**Given material**
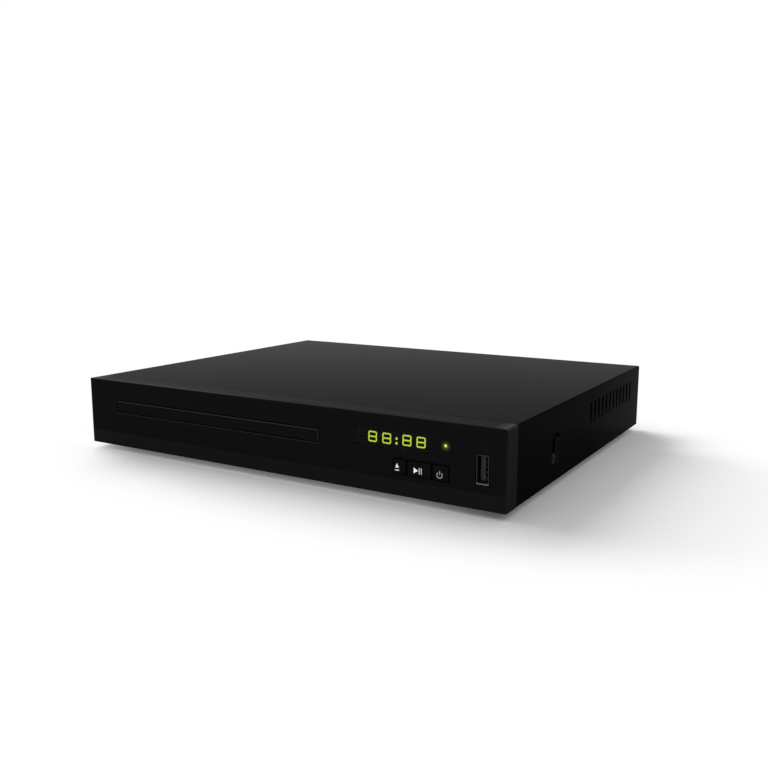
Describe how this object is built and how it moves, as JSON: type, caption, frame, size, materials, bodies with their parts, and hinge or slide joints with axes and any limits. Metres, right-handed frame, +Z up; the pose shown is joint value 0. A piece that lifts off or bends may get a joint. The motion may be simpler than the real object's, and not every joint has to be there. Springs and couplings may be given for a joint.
{
  "type": "dvd player",
  "caption": "Slim disc player with a motor-driven tray, lit clock display, push buttons and an upright data socket on the front.",
  "frame": {"origin": "centre of the bounding box's bottom, on the surface the player stands on", "axes": "+X to the right seen from the front (longest), +Y to the rear, +Z up (shortest)"},
  "size_m": [0.26, 0.22, 0.041],
  "materials": {
    "black_moulding": "satin moulded black ABS with a fine grain",
    "smoked_lens": "smoked acrylic, flush with the front",
    "green_light": "clear light pipe, lit green",
    "switch_black": "moulded switch body",
    "bright_steel": "bright nickel-plated steel",
    "socket_insulator": "light grey moulded insulator",
    "board_green": "glass-fibre circuit board with green resist",
    "board_tan": "paper-phenolic circuit board",
    "module_black": "black display module",
    "lit_segments": "lit yellow-green segments",
    "receiver_dark": "dark epoxy receiver",
    "zinc_steel": "zinc-plated steel",
    "black_painted_steel": "satin black paint on pressed steel",
    "black_screw": "black-finished steel screw",
    "galvanised_steel": "galvanised pressed steel",
    "foot_rubber": "matt black rubber",
    "tray_black": "moulded black tray",
    "loader_black": "moulded black frame",
    "puck_white": "moulded white acetal",
    "gear_white": "moulded natural acetal",
    "cam_white": "moulded natural acetal",
    "belt_rubber": "square rubber belt",
    "motor_steel": "plated steel motor can",
    "turntable_black": "moulded turntable with a rubber seat",
    "sled_grey": "die-cast pickup body",
    "lens_clear": "coated objective lens in its holder",
    "chip_black": "moulded chip packages",
    "capacitor_sleeve": "dark sleeved can capacitors",
    "ferrite": "ferrite core and taped winding",
    "plain_aluminium": "plain aluminium sheet",
    "connector_white": "moulded connector and fuse",
    "wire_brown": "insulated wire",
    "ribbon_white": "flat cable and its connectors",
    "jack_insulator": "moulded jack block",
    "inlet_black": "moulded inlet",
    "pin_brass": "plated brass pins"
  },
  "bodies": {
    "housing": {"front_bezel": "black_moulding", "display_window": "smoked_lens", "power_led": "green_light", "tact_switches": "switch_black", "socket_shell": "bright_steel", "socket_tongue": "socket_insulator", "front_board": "board_green", "clock_display": "module_black", "display_segments": "lit_segments", "ir_receiver": "receiver_dark", "front_board_screws": "zinc_steel", "top_cover": "black_painted_steel", "side_screws": "black_screw", "rear_screws": "black_screw", "chassis_base": "galvanised_steel", "back_panel": "black_painted_steel", "rubber_feet": "foot_rubber", "loader_frame": "loader_black", "loader_screws": "zinc_steel", "clamp_bridge": "galvanised_steel", "drive_belt": "belt_rubber", "loading_motor": "motor_steel", "power_board": "board_tan", "main_board": "board_green", "board_screws": "zinc_steel", "main_chips": "chip_black", "board_capacitors": "capacitor_sleeve", "mains_capacitor": "capacitor_sleeve", "transformer": "ferrite", "heat_sink": "plain_aluminium", "power_connector": "connector_white", "mains_wires": "wire_brown", "front_ribbon": "ribbon_white", "video_socket": "bright_steel", "av_jacks": "jack_insulator", "jack_collars": "bright_steel", "mains_inlet": "inlet_black", "inlet_pins": "pin_brass"},
    "eject_button": {"eject_button": "black_moulding"},
    "play_button": {"play_button": "black_moulding"},
    "power_button": {"power_button": "black_moulding"},
    "tray": {"disc_tray": "tray_black", "tray_door": "black_moulding"},
    "drive_gear": {"drive_gear": "gear_white"},
    "pulley_gear": {"pulley_gear": "gear_white"},
    "motor_pulley": {"motor_pulley": "gear_white"},
    "cam_slider": {"cam_slider": "cam_white"},
    "deck": {"traverse_deck": "galvanised_steel", "spindle_motor": "motor_steel", "guide_rods": "bright_steel", "sled_motor": "motor_steel"},
    "turntable": {"turntable": "turntable_black"},
    "clamp_puck": {"clamp_puck": "puck_white"},
    "pickup": {"pickup_sled": "sled_grey", "objective_lens": "lens_clear"},
    "lead_screw": {"lead_screw": "bright_steel"}
  },
  "joints": [
    {"name": "eject_press", "type": "slide", "parent": "housing", "child": "eject_button", "axis": [0, 1, 0], "range_m": [0, 0.0005], "stiffness_N_per_m": 1500},
    {"name": "play_press", "type": "slide", "parent": "housing", "child": "play_button", "axis": [0, 1, 0], "range_m": [0, 0.0005], "stiffness_N_per_m": 1500},
    {"name": "power_press", "type": "slide", "parent": "housing", "child": "power_button", "axis": [0, 1, 0], "range_m": [0, 0.0005], "stiffness_N_per_m": 1500},
    {"name": "tray_slide", "type": "slide", "parent": "housing", "child": "tray", "axis": [0, -1, 0], "range_m": [0, 0.134]},
    {"name": "drive_gear_spin", "type": "hinge", "parent": "housing", "child": "drive_gear", "pos_m": [0.01598, -0.082, 0.022], "axis": [0, 0, 1], "range_deg": [-965, 0]},
    {"name": "pulley_gear_spin", "type": "hinge", "parent": "housing", "child": "pulley_gear", "pos_m": [-0.00174, -0.082, 0.019], "axis": [0, 0, 1], "range_deg": [0, 2065]},
    {"name": "motor_spin", "type": "hinge", "parent": "housing", "child": "motor_pulley", "pos_m": [-0.044, -0.082, 0.019], "axis": [0, 0, 1], "range_deg": [0, 7950]},
    {"name": "cam_slide", "type": "slide", "parent": "housing", "child": "cam_slider", "axis": [-1, 0, 0], "range_m": [0, 0.02]},
    {"name": "deck_tilt", "type": "hinge", "parent": "housing", "child": "deck", "pos_m": [-0.03815, 0.064, 0.0162], "axis": [1, 0, 0], "range_deg": [0, 3.43]},
    {"name": "turntable_spin", "type": "hinge", "parent": "deck", "child": "turntable", "pos_m": [-0.03815, -0.037, 0.026], "axis": [0, 0, 1], "continuous": true},
    {"name": "puck_spin", "type": "hinge", "parent": "housing", "child": "clamp_puck", "pos_m": [-0.03815, -0.037, 0.031], "axis": [0, 0, 1], "continuous": true},
    {"name": "pickup_slide", "type": "slide", "parent": "deck", "child": "pickup", "axis": [0, 1, 0], "range_m": [0, 0.034]},
    {"name": "lead_screw_spin", "type": "hinge", "parent": "deck", "child": "lead_screw", "pos_m": [-0.07165, 0.02, 0.0204], "axis": [0, 1, 0], "range_deg": [0, 4090]}
  ],
  "couplings": [
    {"joint": "drive_gear_spin", "follows": "tray_slide", "rad_per_m": -125},
    {"joint": "pulley_gear_spin", "follows": "tray_slide", "rad_per_m": 267.86},
    {"joint": "motor_spin", "follows": "tray_slide", "rad_per_m": 1030.6},
    {"joint": "deck_tilt", "follows": "cam_slide", "rad_per_m": 2.972},
    {"joint": "puck_spin", "follows": "turntable_spin", "ratio": 1},
    {"joint": "lead_screw_spin", "follows": "pickup_slide", "rad_per_m": 2094.4}
  ]
}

**Task brief**
Repeat the material above exactly.

**Solution to the problem**
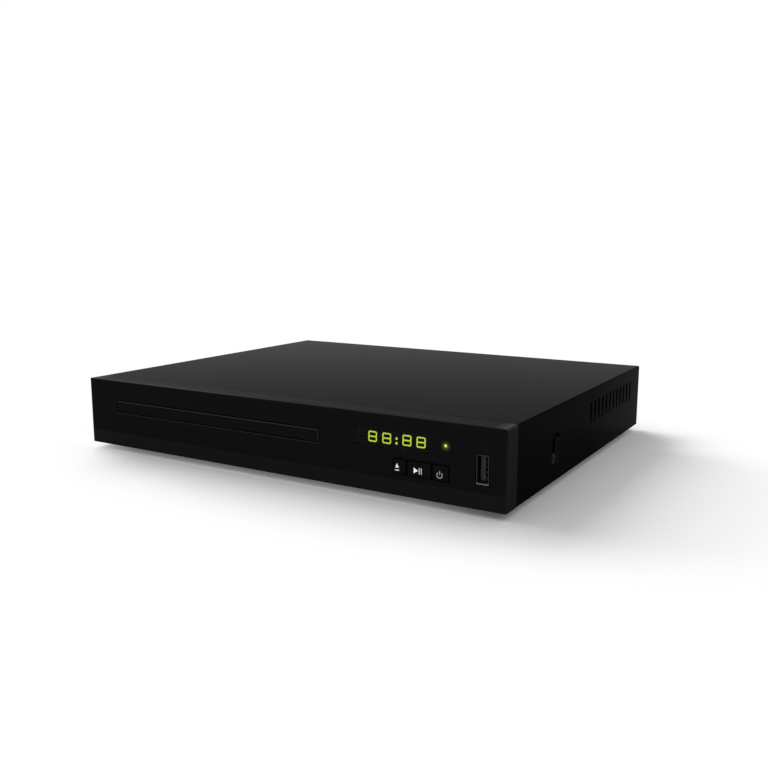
Describe how this object is built and how it moves, as JSON: type, caption, frame, size, materials, bodies with their parts, and hinge or slide joints with axes and any limits. Metres, right-handed frame, +Z up; the pose shown is joint value 0. A piece that lifts off or bends may get a joint. The motion may be simpler than the real object's, and not every joint has to be there. Springs and couplings may be given for a joint.
{
  "type": "dvd player",
  "caption": "Slim disc player with a motor-driven tray, lit clock display, push buttons and an upright data socket on the front.",
  "frame": {"origin": "centre of the bounding box's bottom, on the surface the player stands on", "axes": "+X to the right seen from the front (longest), +Y to the rear, +Z up (shortest)"},
  "size_m": [0.26, 0.22, 0.041],
  "materials": {
    "black_moulding": "satin moulded black ABS with a fine grain",
    "smoked_lens": "smoked acrylic, flush with the front",
    "green_light": "clear light pipe, lit green",
    "switch_black": "moulded switch body",
    "bright_steel": "bright nickel-plated steel",
    "socket_insulator": "light grey moulded insulator",
    "board_green": "glass-fibre circuit board with green resist",
    "board_tan": "paper-phenolic circuit board",
    "module_black": "black display module",
    "lit_segments": "lit yellow-green segments",
    "receiver_dark": "dark epoxy receiver",
    "zinc_steel": "zinc-plated steel",
    "black_painted_steel": "satin black paint on pressed steel",
    "black_screw": "black-finished steel screw",
    "galvanised_steel": "galvanised pressed steel",
    "foot_rubber": "matt black rubber",
    "tray_black": "moulded black tray",
    "loader_black": "moulded black frame",
    "puck_white": "moulded white acetal",
    "gear_white": "moulded natural acetal",
    "cam_white": "moulded natural acetal",
    "belt_rubber": "square rubber belt",
    "motor_steel": "plated steel motor can",
    "turntable_black": "moulded turntable with a rubber seat",
    "sled_grey": "die-cast pickup body",
    "lens_clear": "coated objective lens in its holder",
    "chip_black": "moulded chip packages",
    "capacitor_sleeve": "dark sleeved can capacitors",
    "ferrite": "ferrite core and taped winding",
    "plain_aluminium": "plain aluminium sheet",
    "connector_white": "moulded connector and fuse",
    "wire_brown": "insulated wire",
    "ribbon_white": "flat cable and its connectors",
    "jack_insulator": "moulded jack block",
    "inlet_black": "moulded inlet",
    "pin_brass": "plated brass pins"
  },
  "bodies": {
    "housing": {"front_bezel": "black_moulding", "display_window": "smoked_lens", "power_led": "green_light", "tact_switches": "switch_black", "socket_shell": "bright_steel", "socket_tongue": "socket_insulator", "front_board": "board_green", "clock_display": "module_black", "display_segments": "lit_segments", "ir_receiver": "receiver_dark", "front_board_screws": "zinc_steel", "top_cover": "black_painted_steel", "side_screws": "black_screw", "rear_screws": "black_screw", "chassis_base": "galvanised_steel", "back_panel": "black_painted_steel", "rubber_feet": "foot_rubber", "loader_frame": "loader_black", "loader_screws": "zinc_steel", "clamp_bridge": "galvanised_steel", "drive_belt": "belt_rubber", "loading_motor": "motor_steel", "power_board": "board_tan", "main_board": "board_green", "board_screws": "zinc_steel", "main_chips": "chip_black", "board_capacitors": "capacitor_sleeve", "mains_capacitor": "capacitor_sleeve", "transformer": "ferrite", "heat_sink": "plain_aluminium", "power_connector": "connector_white", "mains_wires": "wire_brown", "front_ribbon": "ribbon_white", "video_socket": "bright_steel", "av_jacks": "jack_insulator", "jack_collars": "bright_steel", "mains_inlet": "inlet_black", "inlet_pins": "pin_brass"},
    "eject_button": {"eject_button": "black_moulding"},
    "play_button": {"play_button": "black_moulding"},
    "power_button": {"power_button": "black_moulding"},
    "tray": {"disc_tray": "tray_black", "tray_door": "black_moulding"},
    "drive_gear": {"drive_gear": "gear_white"},
    "pulley_gear": {"pulley_gear": "gear_white"},
    "motor_pulley": {"motor_pulley": "gear_white"},
    "cam_slider": {"cam_slider": "cam_white"},
    "deck": {"traverse_deck": "galvanised_steel", "spindle_motor": "motor_steel", "guide_rods": "bright_steel", "sled_motor": "motor_steel"},
    "turntable": {"turntable": "turntable_black"},
    "clamp_puck": {"clamp_puck": "puck_white"},
    "pickup": {"pickup_sled": "sled_grey", "objective_lens": "lens_clear"},
    "lead_screw": {"lead_screw": "bright_steel"}
  },
  "joints": [
    {"name": "eject_press", "type": "slide", "parent": "housing", "child": "eject_button", "axis": [0, 1, 0], "range_m": [0, 0.0005], "stiffness_N_per_m": 1500},
    {"name": "play_press", "type": "slide", "parent": "housing", "child": "play_button", "axis": [0, 1, 0], "range_m": [0, 0.0005], "stiffness_N_per_m": 1500},
    {"name": "power_press", "type": "slide", "parent": "housing", "child": "power_button", "axis": [0, 1, 0], "range_m": [0, 0.0005], "stiffness_N_per_m": 1500},
    {"name": "tray_slide", "type": "slide", "parent": "housing", "child": "tray", "axis": [0, -1, 0], "range_m": [0, 0.134]},
    {"name": "drive_gear_spin", "type": "hinge", "parent": "housing", "child": "drive_gear", "pos_m": [0.01598, -0.082, 0.022], "axis": [0, 0, 1], "range_deg": [-965, 0]},
    {"name": "pulley_gear_spin", "type": "hinge", "parent": "housing", "child": "pulley_gear", "pos_m": [-0.00174, -0.082, 0.019], "axis": [0, 0, 1], "range_deg": [0, 2065]},
    {"name": "motor_spin", "type": "hinge", "parent": "housing", "child": "motor_pulley", "pos_m": [-0.044, -0.082, 0.019], "axis": [0, 0, 1], "range_deg": [0, 7950]},
    {"name": "cam_slide", "type": "slide", "parent": "housing", "child": "cam_slider", "axis": [-1, 0, 0], "range_m": [0, 0.02]},
    {"name": "deck_tilt", "type": "hinge", "parent": "housing", "child": "deck", "pos_m": [-0.03815, 0.064, 0.0162], "axis": [1, 0, 0], "range_deg": [0, 3.43]},
    {"name": "turntable_spin", "type": "hinge", "parent": "deck", "child": "turntable", "pos_m": [-0.03815, -0.037, 0.026], "axis": [0, 0, 1], "continuous": true},
    {"name": "puck_spin", "type": "hinge", "parent": "housing", "child": "clamp_puck", "pos_m": [-0.03815, -0.037, 0.031], "axis": [0, 0, 1], "continuous": true},
    {"name": "pickup_slide", "type": "slide", "parent": "deck", "child": "pickup", "axis": [0, 1, 0], "range_m": [0, 0.034]},
    {"name": "lead_screw_spin", "type": "hinge", "parent": "deck", "child": "lead_screw", "pos_m": [-0.07165, 0.02, 0.0204], "axis": [0, 1, 0], "range_deg": [0, 4090]}
  ],
  "couplings": [
    {"joint": "drive_gear_spin", "follows": "tray_slide", "rad_per_m": -125},
    {"joint": "pulley_gear_spin", "follows": "tray_slide", "rad_per_m": 267.86},
    {"joint": "motor_spin", "follows": "tray_slide", "rad_per_m": 1030.6},
    {"joint": "deck_tilt", "follows": "cam_slide", "rad_per_m": 2.972},
    {"joint": "puck_spin", "follows": "turntable_spin", "ratio": 1},
    {"joint": "lead_screw_spin", "follows": "pickup_slide", "rad_per_m": 2094.4}
  ]
}